Hu's 'Small Data Surveillance v. Big Data Cybersurveillance'
highlights
some of the critical distinctions between small data surveillance and big data cybersurveillance as methods of intelligence gathering. Specifically, in the intelligence context, it appears that “collect-it-all” tools in a big data world can now potentially facilitate the construction, by the intelligence community, of other individuals’ digital avatars. The digital avatar can be understood as a virtual representation of our digital selves and may serve as a potential proxy for an actual person. This construction may be enabled through processes such as the data fusion of biometric and biographic data, or the digital data fusion of the 24/7 surveillance of the body and the 360° surveillance of the biography. Further, data science logic and reasoning, and big data policy rationales, appear to be driving the expansion of these emerging methods. Consequently, I suggest that an inquiry into the scientific validity of the data science that informs big data cybersurveillance and mass dataveillance is appropriate.
As a topic of academic inquiry, thus, I argue in favor of a science-driven approach to the interrogation of rapidly evolving bulk metadata and mass data surveillance methods that increasingly rely upon data science and big data’s algorithmic, analytic, and integrative tools. In Daubert v. Merrell Dow Pharmaceuticals, Inc., 509 U.S. 579 (1993), the Supreme Court required scientific validity determinations prior to the introduction of scientific expert testimony or evidence at trial. I conclude that to the extent that covert intelligence gathering relies upon data science, a Daubert-type inquiry is helpful in conceptualizing the proper analytical structure necessary for the assessment and oversight of these emerging mass surveillance methods.
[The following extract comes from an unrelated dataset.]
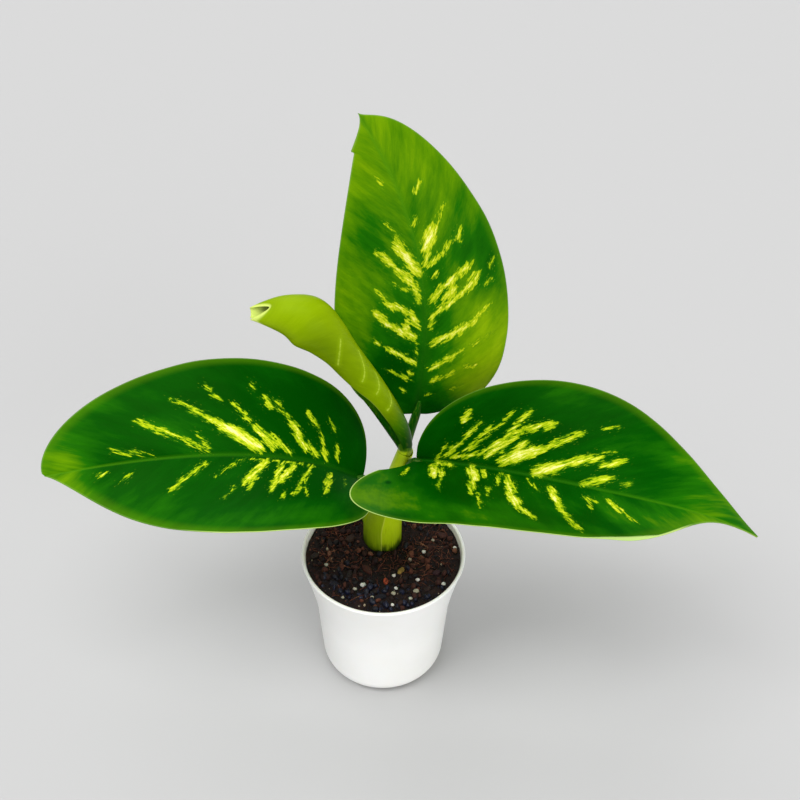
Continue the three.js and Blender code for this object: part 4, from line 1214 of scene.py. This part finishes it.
class Blade:
    """The upper face of an open leaf on a grid: u from base to tip, v from -1 through the midrib to 1."""

    def __init__(self, leaf):
        self.leaf = leaf
        step = np.linspace(0, 1, BLADE.rows)
        side = np.linspace(-1, 1, BLADE.columns)
        u = mix(BLADE.first_share, BLADE.last_share, (1 - np.cos(math.pi * step)) / 2)
        v = (1 - BLADE.side_ease) * side + BLADE.side_ease * np.sin(side * math.pi / 2)
        self.u, self.v = np.meshgrid(u, v, indexing="ij")
        along, flat = facing_along(lambda share: midrib_point(leaf, share), u, leaf.face)
        twist = np.radians(leaf.twist) * (u - 0.5)
        left = np.cross(flat, along)
        cos = np.cos(twist)[:, None]
        sin = np.sin(twist)[:, None]
        self.left = left * cos + flat * sin
        self.normal = flat * cos - left * sin
        self.along = along
        midrib = midrib_point(leaf, np.linspace(0, 1, BLADE.length_steps))
        self.length = np.linalg.norm(np.diff(midrib, axis=0), axis=1).sum()
        shape = np.where(self.v > 0, outline(self.u, leaf.left), outline(self.u, leaf.right))
        self.width = self.half("width") * shape
        if hasattr(leaf, "tip_trim"):
            self.width = self.width * (1 - np.exp(-(1 - self.u) / leaf.tip_trim))
        self.lay_out()

    def half(self, key, at=None, plain=None):
        """A named value of the half that each grid point lies on."""
        values = [getattr(side, key, plain) for side in (self.leaf.left, self.leaf.right)]
        if at is not None:
            values = [value[at] for value in values]
        return np.where(self.v > 0, values[0], values[1]).astype(float)

    def torn_margin(self):
        """How far the margin stands out above a small tear: it widens towards it, then steps back in."""
        low, high, height = (self.half("tooth", at, (0, 1, 0)) for at in range(3))
        ramp = np.clip((high - self.u) / (high - low), 0, 1)
        step_back = np.clip((self.u - low) / BLADE.tooth_return, 0, 1)
        return height * ramp ** BLADE.tooth_power * step_back * np.abs(self.v) ** BLADE.tooth_reach

    def lay_out(self):
        """Places the grid's points, and finds where each lies on the flattened leaf and between its veins."""
        across = np.abs(self.v)
        fold = np.radians(mix(self.half("fold", 0), self.half("fold", 1), self.u))
        curl = np.radians(self.half("curl"))
        out = self.width * (np.sin(fold + curl * across) - np.sin(fold)) / curl
        rise = self.width * (np.cos(fold) - np.cos(fold + curl * across)) / curl
        ease = self.half("sweep_ease", plain=BLADE.sweep_ease)
        sweep = mix(self.half("sweep", 0), self.half("sweep", 1), self.u ** ease)
        forward = self.width * sweep * (BLADE.early_sweep * across + (1 - BLADE.early_sweep) * across ** 2)
        side = np.where(self.v > 0, 1, -1)
        out = out + self.torn_margin()
        self.points = (
            midrib_point(self.leaf, self.u)
            + self.left[:, None] * (out * side)[..., None]
            + self.normal[:, None] * rise[..., None]
            + self.along[:, None] * forward[..., None]
        )
        self.flat_along = self.u * self.length + forward
        self.flat_across = self.width * self.v
        self.edge = self.width * (1 - across)
        first = self.half("vein_slope", 0)
        growth = self.half("vein_slope", 1)
        reach = np.abs(self.flat_across)
        start = self.flat_along - reach * first - VEINS.bend * reach ** 2
        start = start / (1 + reach * growth / self.length)
        self.vein_start = start
        uneven = VEINS.unevenness * np.sin(start / VEINS.unevenness_length + side)
        self.phase = start / VEINS.spacing + uneven + VEINS.stagger * side

    def relief(self):
        """Height above the plain face: sunken midrib and laterals, swollen tissue, a waved margin."""
        reach = np.abs(self.flat_across)
        groove_width = BLADE.groove_half_width * (1 - BLADE.groove_width_fall * self.u)
        groove_depth = BLADE.groove_depth * (1 - BLADE.groove_depth_fall * self.u)
        groove = groove_depth * np.exp(-((reach / groove_width) ** 2))
        from_vein = np.abs(self.phase - np.round(self.phase)) * VEINS.spacing
        inside = np.clip(reach / VEINS.clear_of_rib, 0, 1) * np.clip(self.edge / VEINS.clear_of_margin, 0, 1)
        lateral = VEINS.groove_depth * np.exp(-((from_vein / VEINS.groove_half_width) ** 2))
        swell = VEINS.swell * (1 - np.cos(2 * math.pi * self.phase)) / 2
        loose = np.stack([self.flat_along, self.flat_across, self.flat_along * 0], axis=-1)
        dents = DENTS.depth * lumps(loose, DENTS.size, 5) * np.clip(reach / DENTS.clear_of_rib, 0, 1)
        wave = MARGIN_WAVE.height * lumps(loose * [1, MARGIN_WAVE.lengthening, 1], MARGIN_WAVE.size, 8)
        ends = np.clip(np.minimum(self.u, 1 - self.u) * MARGIN_WAVE.ends, 0, 1)
        near_margin = np.abs(self.v) ** MARGIN_WAVE.reach * ends
        return (swell - lateral) * inside - groove + dents + wave * near_margin

    def thickness(self):
        reach = np.abs(self.flat_across)
        rib_width = BLADE.rib_half_width * (1 - BLADE.rib_width_fall * self.u)
        rib_depth = BLADE.rib_depth * (1 - self.u) ** BLADE.rib_depth_power
        rib = rib_depth * np.exp(-((reach / rib_width) ** 2) * BLADE.rib_steepness)
        plain = mix(BLADE.thickness, BLADE.margin_thickness, self.v ** 2)
        return plain * (1 - BLADE.margin_thinning * np.abs(self.v) ** BLADE.margin_power) + rib

    def streak_depth(self):
        """How far inside the nearest streak each point lies, in mm. It is below 0 outside."""
        best = np.full(self.u.shape, STREAKS.outside)
        for from_along, from_across, to_along, to_across, half_width in self.leaf.streaks:
            run_along = to_along - from_along
            run_across = to_across - from_across
            ahead = self.flat_along - from_along
            aside = self.flat_across - from_across
            t = np.clip((ahead * run_along + aside * run_across) / (run_along ** 2 + run_across ** 2), 0, 1)
            gap = np.hypot(ahead - t * run_along, aside - t * run_across)
            shape = (t + STREAKS.start) ** STREAKS.start_power * (1 - t) ** STREAKS.end_power
            width = half_width * self.leaf.streak_width * shape
            best = np.maximum(best, width - gap)
        return best

    def pale(self):
        """How pale the very margin is."""
        before_end = (self.half("pale_to", plain=0) - self.u) / MARGIN.pale_fade
        return mix(MARGIN.pale_least, 1.0, np.clip(before_end, 0, 1))

    def turned_edge(self):
        """1 where the margin turns over and shows its pale underside."""
        low, high, width = (self.half("turned_edge", at, (0, 1, 0)) for at in range(3))
        part = np.clip((self.u - low) / (high - low), 0, 1)
        return np.clip((width * np.sin(math.pi * part) - self.edge) / MARGIN.turned_fade, 0, 1)

    def tone(self):
        """Lightness of the green, from 0, darkest, to 1, with painted sheen and painted shade among its
        patches.
        """
        total = self.leaf.tone + MARGIN.tone_rise * np.abs(self.v) ** 2 + MARGIN.tip_tone_rise * self.u ** 2
        # The patches are partly the leaf's own mottling and partly painted sheen and painted shade.
        for along, across, reach_along, reach_across, amount in self.leaf.tones:
            ahead = (self.flat_along - along) / reach_along
            aside = (self.flat_across - across) / reach_across
            total = total + amount * np.exp(-(ahead ** 2 + aside ** 2))
        return total


def grid_normals(points):
    return unit(np.cross(np.gradient(points, axis=0), np.gradient(points, axis=1)))


def vein_place(start, across, side):
    """Where a point lies along and across the veins, with the two halves kept well apart."""
    return np.stack([start, np.abs(across), np.where(side > 0, OTHER_HALF, 0.0)], axis=-1)


def both_faces(values):
    """The values of a sheet's grid, given to its front and its back."""
    made = {}
    for key, value in values.items():
        flat = value.reshape(-1, 3) if value.ndim == 3 else value.ravel()
        made[key] = np.concatenate([flat, flat])
    count = len(made["tone"]) // 2
    made["under"] = np.concatenate([np.zeros(count), np.ones(count)])
    return made


def make_open_leaf(node, surface):
    blade = Blade(LEAVES[node])
    normals = grid_normals(blade.points)
    front = blade.points + normals * blade.relief()[..., None]
    back = front - normals * blade.thickness()[..., None]
    rib_width = BLADE.groove_half_width * BLADE.rib_line_width * (1 - BLADE.rib_line_fall * blade.u)
    rib_width = rib_width * getattr(LEAVES[node], "rib_width", 1)
    values = both_faces({
        "tone": blade.tone(),
        "streak": blade.streak_depth(),
        "lateral": np.cos(2 * math.pi * blade.phase),
        "edge": blade.edge,
        "pale": blade.pale(),
        "turned_edge": blade.turned_edge(),
        "rib": np.exp(-((blade.flat_across / rib_width) ** 4)),
        "share": blade.u,
        "vein_place": vein_place(blade.vein_start, blade.flat_across, blade.v),
    })
    points, faces = closed_sheet(front, back)
    new_piece(node.replace("leaf", "blade"), points, faces, surface, [node], values)


# ---------------------------------------------------------------- rolled young leaf


def rolled_points(u, v):
    """The inward face of the rolled leaf, and the directions away from its axis."""
    roll = YOUNG_LEAF
    along, front = facing_along(lambda share: bezier(roll.axis, share), u[:, 0], roll.face)
    left = np.cross(front, along)
    turned = np.where(v < 0, v * eased(roll.outer_turn, u), v * eased(roll.inner_turn, u))
    layers_in = np.maximum(0, turned) / (360 - roll.midrib_angle)
    radius = np.maximum(roll.least_radius, eased(roll.radius, u) - roll.layer_gap * layers_in)
    angle = np.radians(roll.midrib_angle + turned)
    near_end = np.clip((u - roll.slant_from) / (1 - roll.slant_from), 0, 1) ** 2
    flatness = mix(roll.flatness, roll.end_flatness, near_end)
    away = left[:, None] * np.cos(angle)[..., None] + front[:, None] * (np.sin(angle) * flatness)[..., None]
    low, high = roll.slant_angles
    part = np.clip((np.degrees(angle) - low) / (high - low), 0, 1)
    back = roll.slant * near_end * np.sin(math.pi * part ** roll.slant_lean) * (v < 0)
    return bezier(roll.axis, u) - along[:, None] * back[..., None] + away * radius[..., None], away


def young_tone(u, v):
    """Lightness of the rolled leaf's green: painted shade makes it darkest at the base and on the strip
    rolled inside.
    """
    shade = YOUNG_SHADE
    (at_u, at_v), (reach_u, reach_v) = shade.middle_at, shade.middle_reach
    middle = np.exp(-(((v - at_v) / reach_v) ** 2)) * np.exp(-(((u - at_u) / reach_u) ** 2))
    # Painted shade on the strip rolled inside, and below on the base down among the sheaths.
    strip = np.clip(v * shade.strip_fade, 0, 1) * np.clip((shade.strip_end - u) * shade.strip_fade, 0, 1)
    base = shade.base * np.exp(-((u / shade.base_reach) ** 3))
    return shade.tone + shade.tip_rise * u - shade.middle * middle - shade.inner_strip * strip - base


def young_pale(u, v, edge):
    """How pale the rolled leaf is: at the margin, more so towards the tip, and at the end of the roll.

    At the end the outer half has a pale rim, and the inner half is paled further back as painted light inside
    the roll.
    """
    pale = YOUNG_PALE
    from_base = np.clip((u - pale.base_from) / pale.base_over, 0, 1)
    widening = pale.widening * u ** 4
    in_margin = np.clip((pale.width + widening - edge) / pale.fade, 0, 1)
    margin = in_margin * from_base * np.where(v < 0, pale.widening + widening, pale.inner)
    # Painted light: the inner half's end is paled to lift the shade inside the roll; the outer half's end is
    # its pale rim.
    past_end = (u - np.where(v > 0, pale.inner_end, pale.outer_end)) / pale.end_over
    return np.maximum(margin, pale.end * np.clip(past_end, 0, 1))


def young_arcs(u, v):
    """How far inside the nearest pale arc each point lies, in mm. It is below 0 outside."""
    roll = YOUNG_LEAF
    flat = np.stack([u * roll.length, v * roll.half_width], axis=-1)
    best = np.full(u.shape, STREAKS.outside)
    for turns in roll.arcs:
        line = bezier(turns, np.linspace(0, 1, roll.arc_points)) * [roll.length, roll.half_width]
        for spot in line:
            best = np.maximum(best, roll.arc_half_width - np.linalg.norm(flat - spot, axis=-1))
    return best


def make_young_leaf():
    roll = YOUNG_LEAF
    share = np.linspace(roll.end_gap, 1 - roll.end_gap, roll.rows)
    u, v = np.meshgrid(share, np.linspace(-1, 1, roll.columns), indexing="ij")
    inward, away = rolled_points(u, v)
    normals = grid_normals(inward)
    normals = normals * np.sign((normals * away).sum(axis=-1, keepdims=True).mean())
    across = v * roll.half_width * np.sin(math.pi * u) ** roll.end_power
    along = u * roll.length
    edge = (1 - np.abs(v)) * roll.half_width * np.sin(math.pi * u) ** roll.end_power
    start = (along - np.abs(across) * roll.vein_slope) / (1 + np.abs(across) * roll.vein_spread)
    height, size = roll.relief
    relief = height * lumps(np.stack([along, across, across * 0], axis=-1), size, 4)
    outward = inward + normals * (roll.thickness + relief)[..., None]
    values = both_faces({
        "tone": young_tone(u, v),
        "pale": young_pale(u, v, edge),
        "arc": young_arcs(u, v),
        "vein_place": vein_place(start, across, v),
    })
    points, faces = closed_sheet(outward, inward)
    new_piece("blade_young", points, faces, young_leaf_surface(), ["leaf_young"], values)


# ---------------------------------------------------------------- stage


def make_camera():
    data = bpy.data.cameras.new("camera")
    data.lens = CAMERA.lens
    data.sensor_width = CAMERA.sensor
    camera = new_object("camera", data)
    camera.location = Vector(CAMERA.place) * MM
    tilt = Euler((math.radians(90 - CAMERA.pitch), 0, 0)).to_matrix()
    roll = Euler((0, 0, math.radians(CAMERA.roll))).to_matrix()
    camera.rotation_euler = (tilt @ roll).to_euler()
    bpy.context.scene.camera = camera


def make_floor():
    s = Surface("pale_floor", {"Specular IOR Level": 0.1, "Roughness": 0.9})
    corners = np.array([(-1, -1, 0), (1, -1, 0), (1, 1, 0), (-1, 1, 0)]) * FLOOR.half_side
    floor = new_body("floor", corners, np.array([(0, 1, 2, 3)]))
    floor.data.materials.append(s.finish(FLOOR.colour))


def make_lights():
    """A soft key from the front left, softer ones from behind and low on the right, and an even surround."""
    scene = bpy.context.scene
    for name, place, energy, angle in SUNS:
        data = bpy.data.lights.new(name, "SUN")
        data.energy = energy
        data.angle = math.radians(angle)
        sun = new_object(name, data)
        sun.location = place
        sun.rotation_euler = (-Vector(place)).to_track_quat("-Z", "Y").to_euler()
    world = bpy.data.worlds.new("surround")
    world.use_nodes = True
    world.node_tree.nodes["Background"].inputs["Color"].default_value = (1, 1, 1, 1)
    world.node_tree.nodes["Background"].inputs["Strength"].default_value = SURROUND
    scene.world = world
    scene.view_settings.view_transform = "Standard"
    scene.view_settings.look = "None"


# ---------------------------------------------------------------- the whole plant

make_camera()
make_floor()
make_lights()
make_pot()
make_bed()
make_crumbs("mix_crumbs_large", LARGE_CRUMBS)
make_crumbs("mix_crumbs_small", SMALL_CRUMBS)
make_fibres()
dress_grains()
dress("stem", root_surface("cane_skin", "9fb44a", "5f7a1e"), CORK)
dress("roots", root_surface("root_skin", "d8cfae", "a08a62"), CORK)
make_stalks()
leaf_skin = leaf_surface()
for leaf_node in LEAVES:
    make_open_leaf(leaf_node, leaf_skin)
make_young_leaf()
Her 'Taxonomy of the Snowden Disclosures' in (2015) 72
Washington and Lee Law Review offers
a proposed taxonomy of the Snowden Disclosures. An informed discussion on the legality and constitutionality of the emerging cybersurveillance and mass dataveillance programs revealed by former NSA contractor Edward Snowden necessitates the furtherance of cybersurveillance aptitude. This Essay contends, therefore, that a detailed examination of the Snowden disclosures requires not just a careful inquiry into the legal and constitutional framework that guides the oversight of these programs. A close interrogation also requires a careful inquiry into the big data architecture that guides them. This inquiry includes examining the underlying theories of data science and the rationales of big data-driven policymaking that may drive the expansion of big data cybersurveillance. These technological, theoretical, and policymaking movements are occurring within what has been termed by scholars as the National Surveillance State. Better understanding the manner in which intelligence gathering may be shifting away from small data surveillance methods and toward the adoption of big data cybersurveillance methods — and assessing the efficacy of this shift — can factually ground future debates on how best to constrain comprehensive and ubiquitous surveillance technologies at the dawn of the National Surveillance State.